As freight and passenger rail traffic increased in recent years, residents of the area around Black Point Road and Highland Avenue complained about rumbling trains and loud whistles, which the Amtrak Downeaster must sound each time it passes the parked freight cars.

Now, however, some residents say the recent train derailment in Lac-Megantic, Quebec, has them wondering how safe it is to store freight and tanker cars -- some carrying propane, oil or natural gas -- near densely populated neighborhoods and within feet of passing passenger trains. The July 6 derailment and explosion of a runaway train carrying crude oil is believed to have killed 47 people in the small town 10 miles from the Maine border.

Railroad and state officials say the practice of storing freight cars on sidings such as the one in Scarborough is routine in the business, and safe. And first responders regularly drill and prepare to deal with train emergencies, according to the Scarborough fire chief and others.

In two other local communities where freight trains are routinely parked -- Yarmouth and South Portland -- municipal officials say they have heard no safety concerns from residents since the Quebec accident, and that they are also prepared for emergencies.

"We are an established oil port and rail yard here in South Portland, so that has already been thought through," said South Portland City Manager James Gailey.

Lillian Neavers lives off West Main Street near Yarmouth's railroad junction, but said she doesn't worry.

"I've been here since 1981 and I've always had the heavy trains coming by," Neavers said. "I know it's a scary thing, especially what happened in Canada, but I'm not worried at all."

Anthony DiPhillipo, who lives in the Thornton Heights neighborhood near Rigby Yard in South Portland, also said he wasn't overly concerned because of what happened in Quebec.

"That seemed like kind of a fluke accident," he said. "I figure fuel is transported on trucks on the highway, too, and those are probably prone to just as many if not more accidents as trains."

A Pan Am Railways tanker car derailed at the Rigby Yard on March 2 because of a broken link between trains. The car damaged five other cars, some of which were carrying liquid propane gas, but none of the contents spilled, according to the Federal Railroad Administration report on the accident.

When told Tuesday about that derailment, DiPhillipo revised his earlier opinion.

"Yeah, that makes me feel not settled," he said. "I got two young kids, and what if they went out playing and some kind of horrible environmental thing is happening and no one knows about it? It's scary."

In Scarborough, a recent increase in train traffic had made some neighbors sensitive to the nearby rail line before the accident occurred in Quebec.

Dianne Farr-Brady, who lives on Roundabout Drive, said she wasn't concerned about living next to a railroad track when she moved in 12 years ago, but the addition of the siding seemed to bring more loud freight traffic that rattles her house and reminds her how close they are.

"Some of the trains, once they hit the marsh, they're just cruising," she said. "Before (the derailment in) Canada, I thought to myself, 'If one of these derails, we're the first house.' I'm thinking about it even more now.

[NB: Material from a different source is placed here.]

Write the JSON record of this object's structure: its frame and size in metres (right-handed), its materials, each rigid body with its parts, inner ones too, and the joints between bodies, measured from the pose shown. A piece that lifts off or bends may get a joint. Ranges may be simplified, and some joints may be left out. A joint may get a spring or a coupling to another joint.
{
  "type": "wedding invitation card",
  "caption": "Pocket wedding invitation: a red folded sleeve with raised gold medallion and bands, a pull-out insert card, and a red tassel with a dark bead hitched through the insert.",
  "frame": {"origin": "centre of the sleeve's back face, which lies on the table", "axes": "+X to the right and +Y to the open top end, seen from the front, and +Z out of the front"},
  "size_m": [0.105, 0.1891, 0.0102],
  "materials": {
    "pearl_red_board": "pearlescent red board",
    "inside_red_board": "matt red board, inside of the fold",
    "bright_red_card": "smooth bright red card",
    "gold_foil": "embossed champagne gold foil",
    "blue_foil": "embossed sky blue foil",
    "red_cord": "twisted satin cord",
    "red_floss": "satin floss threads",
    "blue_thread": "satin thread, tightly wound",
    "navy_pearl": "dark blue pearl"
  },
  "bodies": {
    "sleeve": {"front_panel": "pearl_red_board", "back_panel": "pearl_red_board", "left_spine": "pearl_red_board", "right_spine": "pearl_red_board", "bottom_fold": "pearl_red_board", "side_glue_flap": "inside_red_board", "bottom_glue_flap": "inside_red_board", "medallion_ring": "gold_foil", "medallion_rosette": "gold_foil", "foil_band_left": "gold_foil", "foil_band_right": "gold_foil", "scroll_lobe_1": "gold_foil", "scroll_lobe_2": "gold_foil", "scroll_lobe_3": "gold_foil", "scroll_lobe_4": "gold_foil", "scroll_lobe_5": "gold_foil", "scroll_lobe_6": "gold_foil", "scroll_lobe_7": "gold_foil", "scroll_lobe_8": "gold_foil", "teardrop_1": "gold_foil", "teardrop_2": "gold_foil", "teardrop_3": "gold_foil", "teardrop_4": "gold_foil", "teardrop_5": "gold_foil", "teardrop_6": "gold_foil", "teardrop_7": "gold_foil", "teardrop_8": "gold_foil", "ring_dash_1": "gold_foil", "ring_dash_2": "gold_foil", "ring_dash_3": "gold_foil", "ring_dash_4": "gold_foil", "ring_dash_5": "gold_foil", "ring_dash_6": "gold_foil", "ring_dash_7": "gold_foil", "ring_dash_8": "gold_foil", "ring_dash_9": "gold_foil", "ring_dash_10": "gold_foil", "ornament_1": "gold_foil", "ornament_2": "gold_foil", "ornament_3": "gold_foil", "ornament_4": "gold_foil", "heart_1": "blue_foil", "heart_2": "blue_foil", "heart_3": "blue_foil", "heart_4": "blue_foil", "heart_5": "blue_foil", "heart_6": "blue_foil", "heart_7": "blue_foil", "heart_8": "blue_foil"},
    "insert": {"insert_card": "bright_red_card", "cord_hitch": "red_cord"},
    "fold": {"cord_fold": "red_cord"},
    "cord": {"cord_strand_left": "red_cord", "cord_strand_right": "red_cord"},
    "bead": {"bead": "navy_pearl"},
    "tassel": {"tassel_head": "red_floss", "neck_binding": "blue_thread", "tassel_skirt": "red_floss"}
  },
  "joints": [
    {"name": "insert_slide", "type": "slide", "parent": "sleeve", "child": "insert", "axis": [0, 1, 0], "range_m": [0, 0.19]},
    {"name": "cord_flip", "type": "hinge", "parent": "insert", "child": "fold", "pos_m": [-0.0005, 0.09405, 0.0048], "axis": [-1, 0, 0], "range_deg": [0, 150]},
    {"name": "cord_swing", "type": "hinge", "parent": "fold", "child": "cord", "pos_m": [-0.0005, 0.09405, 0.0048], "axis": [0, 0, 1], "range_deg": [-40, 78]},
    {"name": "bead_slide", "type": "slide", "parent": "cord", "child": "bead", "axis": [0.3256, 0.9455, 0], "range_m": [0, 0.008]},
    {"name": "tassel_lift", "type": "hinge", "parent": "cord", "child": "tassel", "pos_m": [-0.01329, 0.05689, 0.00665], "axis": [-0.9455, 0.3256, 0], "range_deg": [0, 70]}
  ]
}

It's nerve-wracking."

Vinson, who has lived on River Pines Drive for 21 years, is the closest neighbor to the siding, built several years ago by Pan Am Railways. The siding allows freight trains to pull out of the way of other trains, including the Amtrak Downeaster passenger train, which passes through the area as many as 12 times a day. Vinson said the siding is within 100 feet of 25 homes and within an eighth of a mile of more than 100 other houses.